Il est 8 h 30 ce 3 avril lorsqu’une centaine d’étudiants en cinquième année de médecine s’engouffrent dans un des amphithéâtres de la faculté de médecine de Rouen. À moins de trente minutes du début des examens cliniques objectifs et structurés (Ecos), le stress est palpable et les esprits s’échauffent dans l’assemblée. Compréhensible. Cette épreuve facultaire constitue 40 % de leur note pour l’obtention du certificat de compétence clinique (CCC), diplôme validant l’aptitude des étudiants à exercer la médecine et prescrire une fois arrivé à l’internat.
« Bienvenue à tous, je vais vous expliquer le déroulé de la journée, ne vous inquiétez pas, tout va bien se passer », tente de rassurer la Pr Isabelle Auquit-Auckbur. La chirurgienne plasticienne, en charge de l’organisation et du pilotage des épreuves, liste rapidement les règles. « Comme vous le savez, vous allez être évalués sur cinq mises en situations cliniques différentes. »
Connaissances, raisonnement et communication
Une fois les formalités rappelées, le tempo est donné : « Charlotte, tu suivras le parcours orange et tu commenceras en station 1, Bastien en station 2 », et ainsi de suite, énumère l’enseignante, telle une cheffe d’orchestre.
À peine les étudiants arrivés devant leur salle d’examen, un bruit sourd retentit. C’est la corne de brune qui annonce le début de l’épreuve. Marie, étudiante, entre dans la petite pièce dédiée à la médecine interne après avoir pris connaissance des consignes affichées sur la porte. Une patiente standardisée l’attend.

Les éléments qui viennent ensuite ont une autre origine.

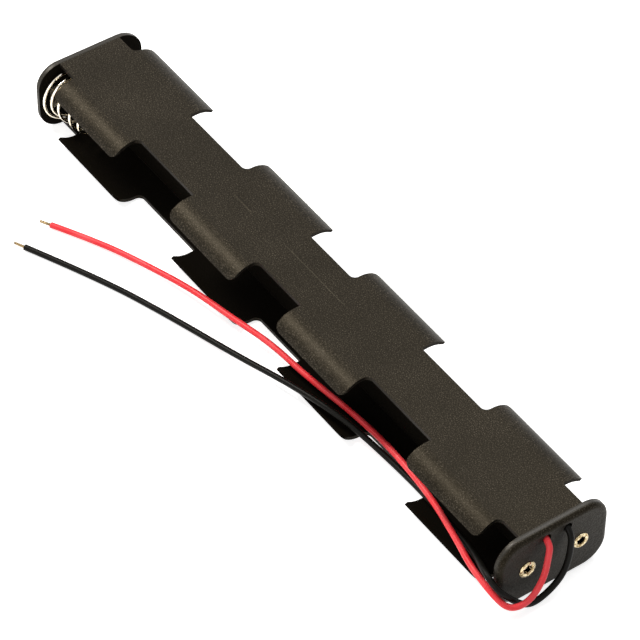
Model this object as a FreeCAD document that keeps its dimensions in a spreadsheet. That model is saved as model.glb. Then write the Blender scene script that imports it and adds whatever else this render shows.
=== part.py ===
"""Side-entry battery holder for eight round AA cells, two rows of four in line.

One black moulding carries riveted contacts, conical springs and two free leads.
Frame: +X along the rows towards the lead end, +Y across, +Z up, origin under the
middle of the moulding at the level of the surface it stands on. Millimetres.
"""
import FreeCAD
import Part
import math
import os

import Sketcher

V = FreeCAD.Vector
doc = FreeCAD.newDocument("cell_holder")

# Driving dimensions

sheet = doc.addObject("Spreadsheet::Sheet", "Sizes")
SIZES = {
    "cell_length": 50.5,
    "cells_in_row": 4,
    "contact_room": 7.4,
    "end_wall": 2.4,
    "overall_width": 33.9,
    "overall_height": 21.8,
    "shell_wall": 1.1,
    "lip_wall": 0.5,
    "row_pitch": 16.6,
    "flat_half_width": 10.5,
    "tab_bend_radius": 7.25,
    "tab_bend_angle": 60.0,
    "neck_half_width": 8.3,
    "end_neck_half_width": 9.8,
    "tab_length": 30.2,
    "end_notch": 7.6,
    "side_notch": 26.8,
    "notch_corner": 1.8,
    "notch_heel": 0.4,
    "tab_corner": 2.3,
    "plate_corner": 7.1,
    "plate_rounding": 1.5,
    "web_thickness": 1.5,
    "slot_height": 8.0,
    "slot_depth": 3.6,
    "eyelet_barrel": 1.5,
    "eyelet_bore": 1.1,
    "eyelet_head": 2.4,
    "eyelet_dome": 0.6,
    "eyelet_roll": 0.5,
    "eyelet_play": 0.05,
    "star_gap": 0.35,
    "star_depth": 0.75,
    "plate_metal": 0.4,
    "contact_width": 10.6,
    "contact_height": 10.0,
    "tag_width": 2.4,
    "tag_play": 0.15,
    "blank_corner": 1.2,
    "strip_play": 0.3,
    "solder_radius": 1.5,
    "solder_rise": 0.75,
    "solder_drop": 0.4,
    "spring_wire": 0.9,
    "spring_base_radius": 7.8,
    "spring_tip_radius": 4.9,
    "spring_play": 0.08,
    "spring_length": 15.5,
    "near_spring_start": 337.0,
    "far_spring_start": 88.0,
    "lead_diameter": 1.7,
    "lead_hole": 2.5,
    "lead_inside": 0.3,
    "strand_diameter": 0.9,
    "strand_length": 3.6,
    "strand_taper": 0.5,
    "red_hole_side": -2.7,
    "black_hole_side": 3.8,
    "lead_hole_drop": 3.0,
}
for row, (alias, number) in enumerate(SIZES.items(), start=1):
    sheet.set("A%d" % row, alias)
    sheet.set("B%d" % row, str(number))
    sheet.setAlias("B%d" % row, alias)
doc.recompute()


def size(alias):
    """Value of one driving dimension, read from the sheet."""
    return float(sheet.get(alias))


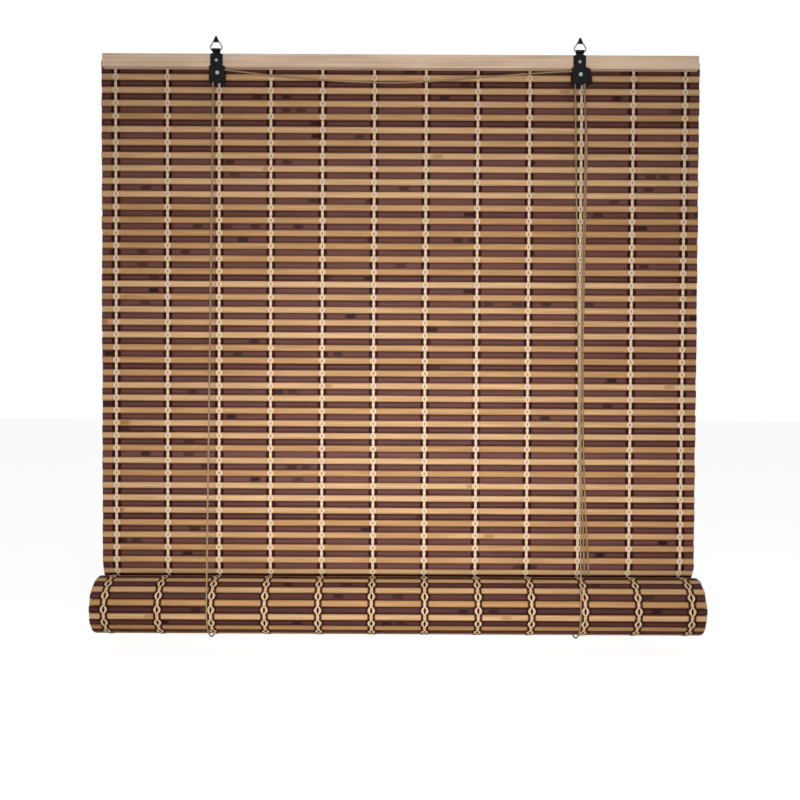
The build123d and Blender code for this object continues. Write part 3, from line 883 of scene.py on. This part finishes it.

Le cas clinique présenté est relativement simple : la « patiente », Mme Martin, a été adressée par son médecin traitant pour initier une corticothérapie pour un diagnostic d’artérite à cellules géantes. Sans remettre en cause le diagnostic, l’apprentie interniste doit expliquer à sa patiente les principes du traitement et ses éventuelles complications. « La corticothérapie est un mot un peu barbare, désamorce l’étudiante. Ce traitement est associé à de nombreux effets indésirables mais ne vous inquiétez pas, il y a des mesures à mettre en œuvre pour les éviter », rassure-t-elle, très à l’écoute. Passé huit minutes, l’épreuve est terminée. L’avertisseur sonore annonce la fin de la station et le début d’une autre. Les étudiants ont une minute pour changer de salle. Le temps est millimétré et la mécanique bien huilée.
Une longueur d’avance
Normal, la fac de Rouen n’en est pas à son coup d’essai et occupe même un rôle pionnier dans la mise en place de ce mode d’évaluation, inspiré directement des pays anglo-saxons. Les premiers Ecos ont été organisés par le département de médecine générale en 1995. Cette modalité d’évaluation a ensuite été implantée en 2008 pour remplacer l’oral du certificat de compétence clinique (CCC), anciennement certificat de synthèse clinique et thérapeutique (CSCT). « Cet oral se faisait à l’époque au lit du malade, dans des conditions tout sauf équitables », renseigne la Pr Auquit-Auckbur, à l’origine du changement.
Depuis cette date, tous les étudiants dès la fin de leur premier cycle ont le droit aux Ecos. « On expérimente les Ecos dès la troisième année avec des stations en anglais et en communication. C’est sûr qu’on commence à être rodé », lâche Matthieu, étudiant en 5e année. Lorsque le principe d’une réforme de l’accès à l’internat – avec l’introduction d’Ecos validant et classants pour l’affectation des futurs internes – a été annoncé par Agnès Buzyn en 2018, Rouen a même servi de modèle.
Malgré cette longueur d’avance, l’organisation d’Ecos nationaux n’est pas de tout repos. Entre la formation des patients standardisés, le recrutement des examinateurs, la logistique… « On est bien préparé mais organiser cette épreuve à l’échelle nationale complexifie forcément les choses », confie le Pr Benoît Veber, doyen de la faculté de Rouen et président de la Conférence des doyens. D’autant plus avec la menace de grève des hospitalo-universitaires examinateurs.
Pour l’examen final qui aura lieu les 28 et 29 mai, dix stations sont prévues. À Rouen, plus de 100 personnes seront mobilisées. Pour éviter la triche, un amphithéâtre d’accueil et de sortie seront mis en place. Interdiction d’entrer avec son téléphone ou des dispositifs connectés. Mais le risque zéro n’existe pas, admet le Pr Veber. « Si un étudiant veut contourner la réglementation en utilisant des micros objets connectés, difficile de l’en empêcher. On a réfléchi à des brouilleurs mais c’est pour l’instant interdit », avertit-il. La vigilance sera donc de mise.